If you are not one to do workouts, try going for a 30 minute – 1 hour walk every day all week. I really like to do this as soon as I get up, listening to some good music, or just enjoying the nature around me, but also doing this in the evening as the sun sets is so relaxing. Walks are underrated for keeping fit physically and mentally!
8. Drink a lot of different teas
I love all herbal/fruit teas. Every night before bed, as I’m watching Netflix or reading, I have either a peppermint or green tea by the side of me. If I have one in the morning, I usually add honey – this is such a good combination.
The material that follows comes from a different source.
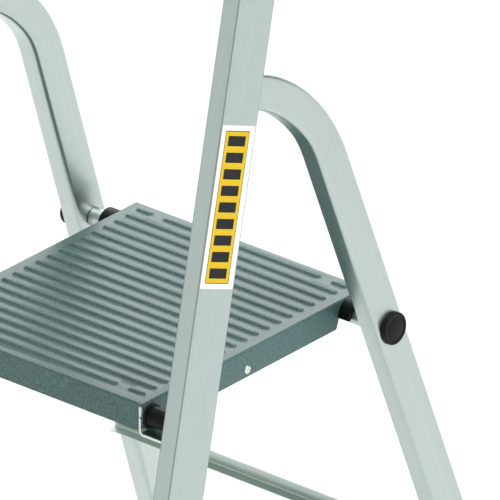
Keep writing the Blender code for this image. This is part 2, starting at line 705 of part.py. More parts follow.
def add_tool_tray():
    """Moulded tray that ties the stiles together at the top: a shell with sockets for the stiles."""
    middle_z = TRAY_MIDDLE
    centre_y = stile_y(middle_z) + TRAY_SETBACK
    centre = Matrix.Translation((0, centre_y, middle_z))
    outline = rounded_rectangle(TRAY_LENGTH, TRAY_DEPTH, TRAY_CORNER, 5)
    tray = make_piece("tool_tray", prism_mesh("tool_tray", [outline], TRAY_HEIGHT), BLACK_PLASTIC,
                      ROOT, centre)

    recess_depth = TRAY_HEIGHT - TRAY_WALL - RECESS_FLOOR

    def recess(name, grow, height, z):
        shape = rounded_rectangle(RECESS_LENGTH + 2 * grow, RECESS_DEPTH + 2 * grow,
                                  TRAY_CORNER / 2 + grow, 4)
        return make_cutter(name, prism_mesh(name, [shape], height), ROOT,
                           Matrix.Translation((0, centre_y + RECESS_SHIFT, z)))

    # The hollow underside leaves the rim, the recess, the sockets and the tool tubes standing.
    shape = rounded_rectangle(TRAY_LENGTH - 2 * TRAY_WALL, TRAY_DEPTH - 2 * TRAY_WALL,
                              TRAY_CORNER - TRAY_WALL, 5)
    hollow = make_cutter("tray_hollow", prism_mesh("tray_hollow", [shape], TRAY_HEIGHT), ROOT,
                         Matrix.Translation((0, centre_y, middle_z - TRAY_WALL)))
    combine(hollow, recess("tray_recess_shell", TRAY_WALL, 2 * recess_depth + 2 * TRAY_WALL,
                           TRAY_TOP))
    for side in SIDES.values():
        socket_x = side * stile_x(middle_z)
        socket_y = stile_y(middle_z)
        half_x = STILE_THICKNESS / 2 + 2 * TRAY_WALL
        half_y = STILE_DEPTH / 2 + 3 * TRAY_WALL
        low = (socket_x - half_x, socket_y - half_y, TRAY_TOP - 2 * TRAY_HEIGHT)
        high = (socket_x + half_x, socket_y + half_y, TRAY_TOP)
        combine(hollow, make_cutter("tray_socket", box_mesh("tray_socket", low, high), ROOT,
                                    Matrix()))
    holes_y = centre_y + TOOL_HOLE_SHIFT
    bores = []
    for hole in range(TOOL_HOLES):
        x = (hole - (TOOL_HOLES - 1) / 2) * TOOL_HOLE_PITCH
        spot = Matrix.Translation((x, holes_y, middle_z))
        outer = [circle(TOOL_HOLE_RADIUS + TRAY_WALL, 16)]
        inner = [circle(TOOL_HOLE_RADIUS, 16)]
        name = "tool_tube"
        combine(hollow, make_cutter(name, prism_mesh(name, outer, 2 * TRAY_HEIGHT), ROOT, spot))
        name = "tool_hole"
        bores.append(make_cutter(name, prism_mesh(name, inner, 2 * TRAY_HEIGHT), ROOT, spot))
    combine(tray, hollow)
    for bore in bores:
        combine(tray, bore)
    combine(tray, recess("tray_recess", 0.0, 2 * recess_depth, TRAY_TOP))
    grip = rounded_rectangle(GRIP_LENGTH, GRIP_WIDTH, GRIP_WIDTH / 2 - GAP, 5)
    combine(tray, make_cutter("tray_grip", prism_mesh("tray_grip", [grip], 2 * TRAY_HEIGHT), ROOT,
                              Matrix.Translation((0, centre_y + RECESS_SHIFT, middle_z))))
    for side in SIDES.values():
        low = TRAY_TOP - 2 * TRAY_HEIGHT
        combine(tray, stile_envelope(side, "tray_stile_socket", low, STILE_TOP + GAP))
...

Camomile and also ginger teas are really good for the immune system, whilst any mint teas are brilliant for quickening up the metabolism. A box of tea bags is really cheap so try many of them during your detox week!
9. Stay off the coffee
If you are anything like me, you may find this one very hard. We all love coffee, it is so versatile and tastes so yummy in whatever form! However, it can become a liability sometimes and something we rely on, especially during school time/ work. The days when I don’t drink coffee (purposefully, in order to avoid bloating), I feel so lethargic and drained. When I do a few days without, I then feel a lot better, but the first day is always the hardest! As I said, it is also great for bloating problems to stay off the coffee for a few days at a time.
10. And of course,… get enough sleep!
It depends on who you are but on average, a person needs 8 hours of sleep each night. Personally, whenever I have more than 8 hours, I am more tired than if I had 2, and if I have less sleep from time to time, I actually function a lot better, believe it or not. However, during this detox week (and in general), have a sleep schedule – wake up and go to sleep at roughly the same time each day, because it helps with weight loss, your immune system and just mentality, and a lot more. Get at least 6 hours (again, it depends on your routine and what you do in a day), and stay off your phone prior to sleep!
All of these things can be done anyway, in order to improve your mental wellbeing, not just for a week, but a week is a good start, especially if you are just feeling rubbish and need a little change in your ways. At the moment, whilst we are all still in some sort of lockdown, as we are approaching the end of lockdown as well, now may be a good start to have that detox week, before your mind becomes overloaded with the stress of normality again.